We need this schema to be forwards compatible. If we update the publishers, we need to make sure that we don’t break the already running consumers. If they consume new events, they should be able to handle the new or updated fields (e.g. having the ability to ignore them without breaking).
Clearly, we need this backwards and forwards compatibility to be decoupled from both the publishers and the consumers. Meaning, we should be able to scale/manage either independently.

For these reasons, we decided to use Protobuf as our event serializer. We still had to be careful with how it works in order to serve the backwards and forwards compatibility features, but this is beyond the scope of this post. You can read more about Protobuf here.

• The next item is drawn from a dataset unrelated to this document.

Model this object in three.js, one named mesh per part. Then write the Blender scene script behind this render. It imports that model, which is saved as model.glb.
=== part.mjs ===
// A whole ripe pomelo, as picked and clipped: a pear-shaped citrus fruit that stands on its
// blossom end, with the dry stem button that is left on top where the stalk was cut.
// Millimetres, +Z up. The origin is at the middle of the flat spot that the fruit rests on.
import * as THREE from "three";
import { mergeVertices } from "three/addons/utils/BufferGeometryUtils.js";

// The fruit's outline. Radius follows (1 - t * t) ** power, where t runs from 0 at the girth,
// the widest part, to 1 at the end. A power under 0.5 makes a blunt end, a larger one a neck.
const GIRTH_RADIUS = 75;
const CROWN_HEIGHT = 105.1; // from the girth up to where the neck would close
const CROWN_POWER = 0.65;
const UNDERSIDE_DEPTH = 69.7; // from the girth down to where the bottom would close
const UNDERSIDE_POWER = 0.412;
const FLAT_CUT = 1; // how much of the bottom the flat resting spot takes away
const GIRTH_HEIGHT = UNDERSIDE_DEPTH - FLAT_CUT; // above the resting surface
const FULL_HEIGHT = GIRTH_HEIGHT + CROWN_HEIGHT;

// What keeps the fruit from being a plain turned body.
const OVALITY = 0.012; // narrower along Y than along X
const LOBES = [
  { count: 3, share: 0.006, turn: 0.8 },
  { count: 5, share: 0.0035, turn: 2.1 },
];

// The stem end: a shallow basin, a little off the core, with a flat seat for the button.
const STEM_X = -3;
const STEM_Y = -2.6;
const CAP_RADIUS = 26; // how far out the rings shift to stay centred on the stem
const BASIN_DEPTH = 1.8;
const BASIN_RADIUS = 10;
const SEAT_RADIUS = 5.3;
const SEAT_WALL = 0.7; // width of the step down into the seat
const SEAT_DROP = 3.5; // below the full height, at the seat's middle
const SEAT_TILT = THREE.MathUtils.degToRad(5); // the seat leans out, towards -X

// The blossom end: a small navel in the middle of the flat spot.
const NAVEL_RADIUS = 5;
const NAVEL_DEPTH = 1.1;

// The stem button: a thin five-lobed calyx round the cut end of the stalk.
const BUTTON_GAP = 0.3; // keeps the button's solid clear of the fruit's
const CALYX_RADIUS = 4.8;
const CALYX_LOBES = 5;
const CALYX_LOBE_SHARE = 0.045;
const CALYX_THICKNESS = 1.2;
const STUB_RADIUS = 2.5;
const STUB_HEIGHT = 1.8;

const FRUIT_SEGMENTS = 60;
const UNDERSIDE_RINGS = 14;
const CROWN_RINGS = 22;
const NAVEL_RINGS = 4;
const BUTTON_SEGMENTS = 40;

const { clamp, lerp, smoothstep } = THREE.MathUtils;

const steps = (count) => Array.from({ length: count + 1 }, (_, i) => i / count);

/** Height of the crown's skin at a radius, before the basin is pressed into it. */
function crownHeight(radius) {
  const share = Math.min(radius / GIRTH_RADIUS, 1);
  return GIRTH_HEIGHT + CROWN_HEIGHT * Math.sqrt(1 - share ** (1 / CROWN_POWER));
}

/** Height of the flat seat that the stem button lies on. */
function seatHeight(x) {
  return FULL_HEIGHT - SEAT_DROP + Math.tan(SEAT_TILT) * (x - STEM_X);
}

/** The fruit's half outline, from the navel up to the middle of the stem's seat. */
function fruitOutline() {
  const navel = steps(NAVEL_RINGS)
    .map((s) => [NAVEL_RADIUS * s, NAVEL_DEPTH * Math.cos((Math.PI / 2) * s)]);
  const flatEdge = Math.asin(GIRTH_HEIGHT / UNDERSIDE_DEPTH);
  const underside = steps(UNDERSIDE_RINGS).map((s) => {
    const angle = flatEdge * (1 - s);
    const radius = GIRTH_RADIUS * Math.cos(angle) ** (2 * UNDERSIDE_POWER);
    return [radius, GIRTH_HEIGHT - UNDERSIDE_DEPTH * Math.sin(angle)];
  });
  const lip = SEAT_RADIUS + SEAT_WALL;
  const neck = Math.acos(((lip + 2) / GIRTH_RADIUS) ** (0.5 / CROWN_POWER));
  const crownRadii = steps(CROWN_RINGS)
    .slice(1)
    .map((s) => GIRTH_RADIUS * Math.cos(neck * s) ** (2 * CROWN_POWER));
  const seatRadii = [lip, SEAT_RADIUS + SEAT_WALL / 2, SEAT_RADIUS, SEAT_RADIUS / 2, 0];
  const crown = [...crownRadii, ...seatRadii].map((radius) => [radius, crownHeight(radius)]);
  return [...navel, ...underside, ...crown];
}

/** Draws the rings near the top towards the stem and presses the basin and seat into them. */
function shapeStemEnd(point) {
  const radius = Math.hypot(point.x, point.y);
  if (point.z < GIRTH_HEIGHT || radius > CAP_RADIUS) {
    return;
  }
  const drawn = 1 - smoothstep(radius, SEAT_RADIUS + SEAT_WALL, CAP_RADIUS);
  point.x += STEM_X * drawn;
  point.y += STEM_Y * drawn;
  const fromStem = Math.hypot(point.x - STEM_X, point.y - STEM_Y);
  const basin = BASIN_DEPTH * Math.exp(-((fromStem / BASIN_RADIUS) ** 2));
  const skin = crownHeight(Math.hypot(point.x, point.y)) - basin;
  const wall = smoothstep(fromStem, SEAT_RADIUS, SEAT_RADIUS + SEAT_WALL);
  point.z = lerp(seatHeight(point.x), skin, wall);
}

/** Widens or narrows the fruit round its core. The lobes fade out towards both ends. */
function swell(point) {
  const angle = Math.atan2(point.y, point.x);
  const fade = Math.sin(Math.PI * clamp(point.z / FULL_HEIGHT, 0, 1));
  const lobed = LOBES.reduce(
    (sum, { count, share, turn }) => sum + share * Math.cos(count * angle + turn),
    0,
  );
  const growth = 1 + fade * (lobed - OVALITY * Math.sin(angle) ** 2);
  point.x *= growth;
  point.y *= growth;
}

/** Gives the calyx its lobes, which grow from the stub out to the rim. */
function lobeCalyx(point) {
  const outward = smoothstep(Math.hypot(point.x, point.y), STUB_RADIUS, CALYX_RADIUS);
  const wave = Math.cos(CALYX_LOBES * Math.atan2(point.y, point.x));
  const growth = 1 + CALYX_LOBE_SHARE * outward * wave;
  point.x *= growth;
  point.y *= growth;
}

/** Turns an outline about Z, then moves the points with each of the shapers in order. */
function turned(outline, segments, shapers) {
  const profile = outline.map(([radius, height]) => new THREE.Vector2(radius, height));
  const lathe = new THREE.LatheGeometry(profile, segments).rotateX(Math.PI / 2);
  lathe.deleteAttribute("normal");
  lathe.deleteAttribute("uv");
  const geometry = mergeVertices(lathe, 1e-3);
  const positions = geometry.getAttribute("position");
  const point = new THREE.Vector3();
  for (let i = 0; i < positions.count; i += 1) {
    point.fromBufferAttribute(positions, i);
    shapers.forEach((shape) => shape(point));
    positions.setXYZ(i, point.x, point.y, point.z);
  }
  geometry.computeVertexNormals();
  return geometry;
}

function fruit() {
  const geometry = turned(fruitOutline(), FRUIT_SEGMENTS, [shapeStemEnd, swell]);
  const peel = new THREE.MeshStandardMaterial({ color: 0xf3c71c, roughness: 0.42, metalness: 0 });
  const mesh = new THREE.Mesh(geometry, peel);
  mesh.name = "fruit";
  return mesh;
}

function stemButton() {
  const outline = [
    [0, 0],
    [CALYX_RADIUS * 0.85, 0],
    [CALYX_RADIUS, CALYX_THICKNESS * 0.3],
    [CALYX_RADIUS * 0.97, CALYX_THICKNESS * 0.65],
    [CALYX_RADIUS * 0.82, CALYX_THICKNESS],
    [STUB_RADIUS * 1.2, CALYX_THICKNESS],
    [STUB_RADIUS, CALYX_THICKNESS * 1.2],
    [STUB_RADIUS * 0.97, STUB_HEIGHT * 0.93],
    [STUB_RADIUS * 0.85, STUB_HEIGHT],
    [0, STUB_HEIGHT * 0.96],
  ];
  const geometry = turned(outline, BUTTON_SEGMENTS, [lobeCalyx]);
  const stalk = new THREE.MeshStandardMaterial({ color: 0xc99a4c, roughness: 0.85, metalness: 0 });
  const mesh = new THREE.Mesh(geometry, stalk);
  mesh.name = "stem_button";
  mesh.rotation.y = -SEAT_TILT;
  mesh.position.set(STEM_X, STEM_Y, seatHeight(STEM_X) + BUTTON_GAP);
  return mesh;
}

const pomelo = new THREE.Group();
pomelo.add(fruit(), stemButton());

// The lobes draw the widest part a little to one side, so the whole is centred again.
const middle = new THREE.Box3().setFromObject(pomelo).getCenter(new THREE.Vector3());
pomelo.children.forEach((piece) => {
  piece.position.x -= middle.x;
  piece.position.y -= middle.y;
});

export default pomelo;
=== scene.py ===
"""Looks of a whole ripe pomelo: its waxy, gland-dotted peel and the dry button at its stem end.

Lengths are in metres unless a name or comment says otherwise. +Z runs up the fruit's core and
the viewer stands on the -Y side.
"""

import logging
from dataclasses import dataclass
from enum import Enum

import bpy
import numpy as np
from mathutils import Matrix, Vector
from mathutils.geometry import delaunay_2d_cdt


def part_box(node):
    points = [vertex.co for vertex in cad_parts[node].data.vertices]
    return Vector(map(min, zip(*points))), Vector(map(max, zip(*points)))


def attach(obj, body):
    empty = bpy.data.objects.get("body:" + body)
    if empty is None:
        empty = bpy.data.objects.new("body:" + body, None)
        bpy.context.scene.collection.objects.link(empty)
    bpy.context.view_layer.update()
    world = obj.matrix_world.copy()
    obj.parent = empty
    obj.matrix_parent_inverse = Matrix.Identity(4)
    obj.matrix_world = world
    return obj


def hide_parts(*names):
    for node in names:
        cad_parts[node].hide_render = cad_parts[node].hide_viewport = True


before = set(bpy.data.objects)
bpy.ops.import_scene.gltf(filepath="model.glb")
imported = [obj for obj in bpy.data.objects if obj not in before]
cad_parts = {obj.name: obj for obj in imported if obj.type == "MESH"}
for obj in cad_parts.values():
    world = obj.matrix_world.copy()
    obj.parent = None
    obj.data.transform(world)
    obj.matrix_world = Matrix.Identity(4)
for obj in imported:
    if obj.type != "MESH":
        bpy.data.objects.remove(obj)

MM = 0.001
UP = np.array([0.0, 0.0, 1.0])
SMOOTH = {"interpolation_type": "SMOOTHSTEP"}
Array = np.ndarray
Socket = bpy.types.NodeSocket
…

message BotDeletionSubject {
    string event_id = 1;
    google.protobuf.Timestamp timestamp = 2;
    int32 version = 3;
    
    string bot_id = 4;
    
    enum EventType {
        EVENT_TYPE_UNSPECIFIED = 0;
        EVENT_TYPE_REQUEST_PLACED = 1;
    }
    
    EventType event_type = 5;
    
    oneof event {
        RequestPlaced request_placed = 10;
    }

    message RequestPlaced {
        google.protobuf.Timestamp placed_at = 1;
    }
}

Summary

We were able to design a solution for withstanding a long running process in our architecture by introducing an event-driven system that decouples the placement of the request from the actual processing.

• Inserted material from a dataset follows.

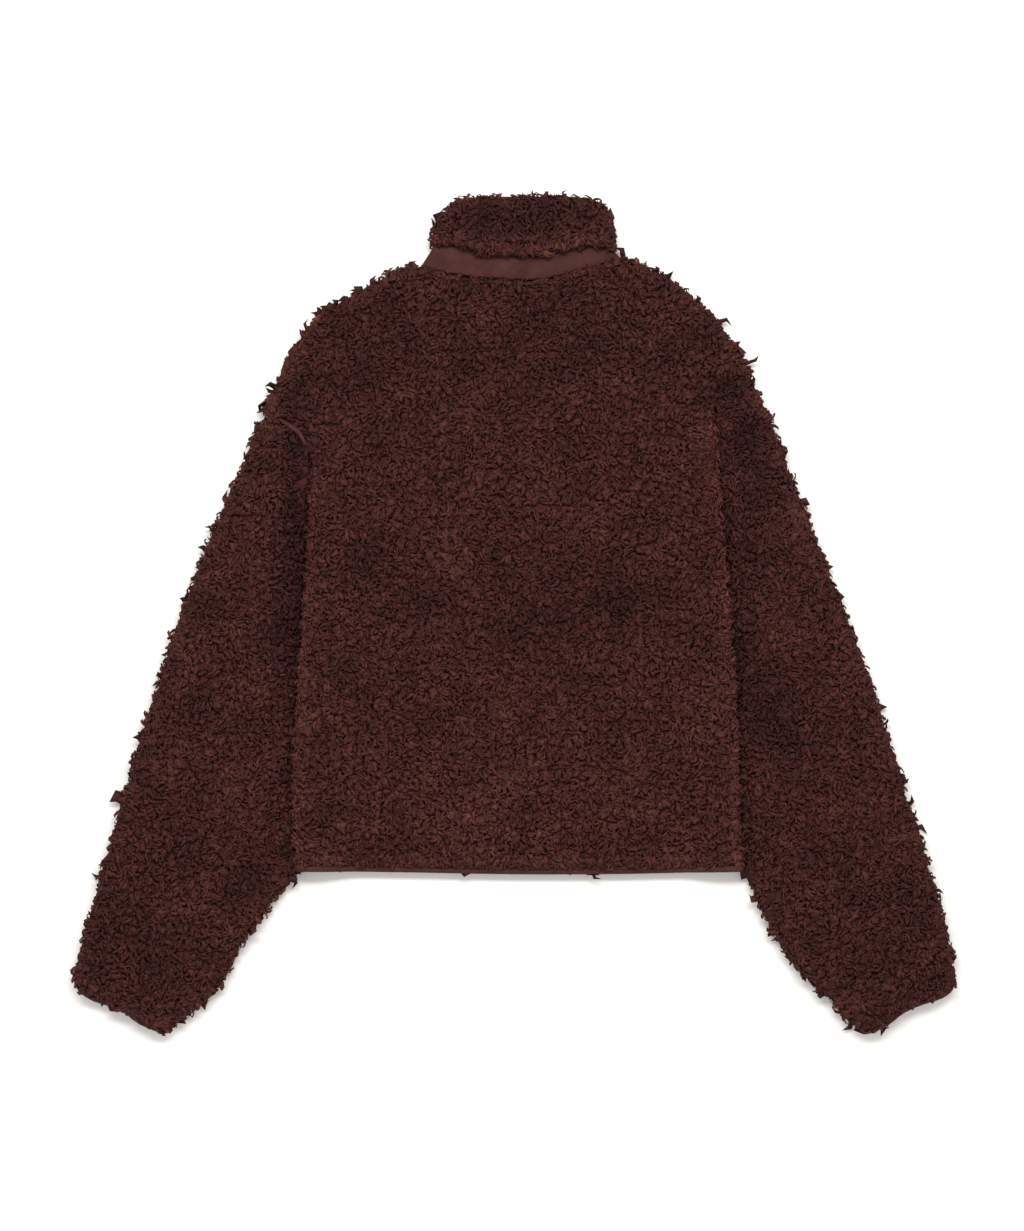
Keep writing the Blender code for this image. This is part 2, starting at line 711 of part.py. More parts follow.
def slit_columns(skipped):
    """Columns of a split ring without those nearest its two folds."""
    half = BACK_COLUMNS // 2
    folds_at = (half, half + BACK_COLUMNS)
    return [column for column in range(2 * BACK_COLUMNS + 1)
            if min(abs(column - place) for place in folds_at) >= skipped]


def ring_wall(name, grids, material):
    outer, inner, keep = grids
    columns = nearest_columns(outer.shape[1], keep)
    wall(name, outer, inner, columns, material)


def hem_strip():
    """The same kind of ring at the hem, raised at its sides with the body."""
    outer, inner = [], []
    ends = (HEM[0][0], HEM[-1][0])
    x, layer = split_ring(ends)
    half, depth = slit_height(x, ends), rounded(fold_gap(x, ends), 6.0)
    hem = crosswise(HEM)
    plan = np.column_stack([x, np.interp(x, hem[:, 0], hem[:, 1])])
    seam = body_seam(plan)
    for drop, share in ((SEAM_GAP, 1.0), (TRIM_WIDTH / 2, 1.0), (TRIM_WIDTH, 0.8)):
        reach = (SLIT / 2 + TRIM_WALL) * depth * share
        outer.append(np.column_stack([plan - (0, drop), seam + layer * reach]))
        inner.append(np.column_stack([plan - (0, drop), seam + layer * half]))
    keep = slit_columns(1)
    return np.array(outer), np.array(inner)[::2, keep], keep


# ---- zip


def box_grid(sections):
    """Closed solid through loops of points: one loop at each end, faces between."""
    loops = np.array(sections)
    rows, columns = loops.shape[:2]
    faces = grid_faces(rows, columns, 0, True)
    faces.append(list(range(columns)))
    faces.append(list(range((rows - 1) * columns, rows * columns)))
    return loops.reshape(-1, 3), faces


def extruded(name, profile, y_from, y_to, material):
    """A profile of x and z, run straight along y."""
    loops = []
    for y in (y_from, y_to):
        loops.append([(FRONT_X + x, y, z) for x, z in profile])
    points, faces = box_grid(loops)
    return mesh_object(name, points, faces, material)


def zip_profile():
    """Tape across the channel with the coil beneath its middle."""
    half, bottom, top = TAPE[0] / 2, TAPE[1], TAPE[2]
    coil, foot = COIL[0] / 2, COIL[1]
    return [
        (-half, top), (-half, bottom), (-coil, bottom), (-coil, foot + 0.8),
        (-coil + 0.8, foot), (coil - 0.8, foot), (coil, foot + 0.8), (coil, bottom),
        (half, bottom), (half, top),
    ]


def zip_ends():
    top = across(FRONT_LEVELS[3], FRONT_X) - ZIP_TOP_INSET
    return across(HEM, FRONT_X) - TRIM_WIDTH + 1.0, float(top)


def slider_profile():
    """Saddle round the coil: a plate beneath it with a wall on each side."""
    wide, coil = SLIDER_WIDTH / 2, COIL[0] / 2 + 0.35
    under, rise = COIL[1] - 0.35, TAPE[1] - 0.35
    foot = under - SLIDER_PLATE
    return [
        (-wide, rise), (-wide, foot + 0.5), (-wide + 0.5, foot), (wide - 0.5, foot),
        (wide, foot + 0.5), (wide, rise), (coil, rise), (coil, under),
        (-coil, under), (-coil, rise),
    ]


def clear_scene():
    for thing in list(bpy.data.objects):
        bpy.data.objects.remove(thing)


def make_material(name, colour, roughness, metallic):
    material = bpy.data.materials.new(name)
    material.use_nodes = True
    shader = material.node_tree.nodes["Principled BSDF"]
    shader.inputs["Base Color"].default_value = (*colour, 1.0)
    shader.inputs["Roughness"].default_value = roughness
    shader.inputs["Metallic"].default_value = metallic
    return material


def boxed(name, low, high, material):
    """A plain block between two corners, x measured from the centre front."""
    (x0, y0, z0), (x1, y1, z1) = low, high
    return extruded(name, [(x0, z0), (x1, z0), (x1, z1), (x0, z1)], y0, y1, material)


def bar(name, radius, half_length, centre_y, centre_z, material, sides=20):
    """A round bar along x."""
    turn = np.linspace(0, 2 * np.pi, sides, endpoint=False)
    y, z = centre_y + radius * np.cos(turn), centre_z + radius * np.sin(turn)
    loops = [np.column_stack([np.full(sides, FRONT_X + x), y, z])
             for x in (-half_length, half_length)]
    return mesh_object(name, *box_grid(loops), material)


def combine(base, other, operation):
    """Joins another solid to a base or cuts it away, and removes the other."""
    change = base.modifiers.new("combine", "BOOLEAN")
    change.operation, change.solver, change.object = operation, "EXACT", other
    bpy.context.view_layer.update()
    graph = bpy.context.evaluated_depsgraph_get()
    made = bpy.data.meshes.new_from_object(base.evaluated_get(graph))
    base.modifiers.clear()
    base.data = made
    bpy.data.objects.remove(other)


def make_slider(metal, y):
    """Saddle beneath the coil, with two lugs and the pin that the tab turns on."""
    slider = extruded("zip_slider", slider_profile(), y - SLIDER_LENGTH / 2,
                      y + SLIDER_LENGTH / 2, metal)
    foot = COIL[1] - 0.35 - SLIDER_PLATE + 0.4
    for side in (-1, 1):
        x0, x1 = sorted((side * LUG_X[0], side * LUG_X[1]))
        lug = boxed("lug", (x0, y - 2.2, PIN_HEIGHT - 0.9), (x1, y + 2.2, foot), metal)
        combine(slider, lug, "UNION")
    pin = bar("pin", PIN_RADIUS, LUG_X[1] - 0.2, y, PIN_HEIGHT, metal)
    combine(slider, pin, "UNION")


def make_pull(metal, y):
    """Flat tab with an eye round the pin, lying along the zip."""
    eye = LUG_X[0] - 0.35
    tab = bar("zip_pull", PIN_RADIUS + 1.0, eye, y, PIN_HEIGHT, metal)
    low, high = PIN_HEIGHT - PULL_THICK / 2, PIN_HEIGHT + PULL_THICK / 2
    neck = boxed("neck", (-eye + 0.1, y - 5.0, low), (eye - 0.1, y - 0.9, high), metal)
    combine(tab, neck, "UNION")
    wide, end = PULL_WIDTH / 2, y - PULL_LENGTH
    plate = boxed("plate", (-wide, end, low + 0.05), (wide, y - 4.6, high - 0.05), metal)
    combine(tab, plate, "UNION")
    hole = bar("hole", PIN_RADIUS + 0.3, eye + 1.0, y, PIN_HEIGHT, metal)
    combine(tab, hole, "DIFFERENCE")
    pin = Vector((FRONT_X, y, PIN_HEIGHT)) * MM
    tab.data.transform(Matrix.Translation(-pin))
    tab.location = pin


def main():
    clear_scene()
    pile = make_material("fleece", (0.045, 0.014, 0.012), 0.95, 0.0)
    trim = make_material("smooth_trim", (0.088, 0.033, 0.029), 0.9, 0.0)
    tape = make_material("zip_tape", (0.05, 0.018, 0.016), 0.85, 0.0)
    metal = make_material("zip_metal", (0.06, 0.035, 0.032), 0.4, 0.85)
    back_wall(pile)
    for side in ("left", "right"):
        front_wall(side, pile)
        sleeve_wall(side, pile)
        cuff_wall(side, trim)
    collar = neck_strip(np.linspace(1.0, 3.0, 9), None, 12.0, 2)
    ring_wall("collar", collar, pile)
    ring_wall("neck_band", neck_strip(np.linspace(*BAND_ENDS, 3), BAND_WALL, 6.0, 2), trim)
    ring_wall("hem_binding", hem_strip(), trim)
    low, high = zip_ends()
    extruded("zip", zip_profile(), low, high, tape)
    make_slider(metal, high - SLIDER_DROP)
    make_pull(metal, high - SLIDER_DROP)


main()
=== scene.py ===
"""Pile fleece jacket laid flat with its back up: ground cloth, pile, trims, zip, stage.

Every surface is a grid computed from plan tables in millimetres (x to the right, y to
the collar, z up) and a few height fields, and is brought to metres when it is built.
"""

import bmesh
import bpy
import numpy as np
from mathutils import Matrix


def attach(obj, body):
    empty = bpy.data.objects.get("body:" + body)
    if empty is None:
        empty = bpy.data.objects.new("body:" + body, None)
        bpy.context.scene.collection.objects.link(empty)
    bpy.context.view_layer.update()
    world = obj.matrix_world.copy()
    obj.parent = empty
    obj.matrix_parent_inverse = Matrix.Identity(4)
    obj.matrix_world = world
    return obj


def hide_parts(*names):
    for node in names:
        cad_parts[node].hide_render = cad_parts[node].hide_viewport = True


bl_info = {
    "name": "Pile fleece jacket",
    "version": (1, 0, 0),
    "blender": (4, 5, 0),
    "location": "3D View > Sidebar > Jacket",
    "description": "Builds the cloth, pile, trims, zip and stage of a flat laid jacket",
    "category": "Add Mesh",
}

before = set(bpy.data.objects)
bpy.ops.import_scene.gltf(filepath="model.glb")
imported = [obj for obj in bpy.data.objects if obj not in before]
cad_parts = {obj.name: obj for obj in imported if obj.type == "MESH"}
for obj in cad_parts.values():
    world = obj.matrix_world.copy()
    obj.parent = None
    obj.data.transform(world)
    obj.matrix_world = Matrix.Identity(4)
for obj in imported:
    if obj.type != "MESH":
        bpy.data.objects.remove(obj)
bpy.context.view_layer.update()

MM = 0.001
GOLDEN = 0.6180339887

# ---- sizes of the solids that the pieces follow, in millimetres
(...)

We were also able to add some fault tolerance capabilities owing to the retry-ability we get from a Pub/Sub system.

Our design also took recovery from failures into account, and we were able to design flows that help us recover failed jobs that can happen for several reasons, whether our application was able to catch them or not.

We made use of a serializer like Protobuf in order to enforce a schema between the publishers and the consumers. Using that, we were also able to decouple the scaling of publishers and consumers and allow that to happen independently, owing to the backwards and forwards compatibility features that Protobuf gives us.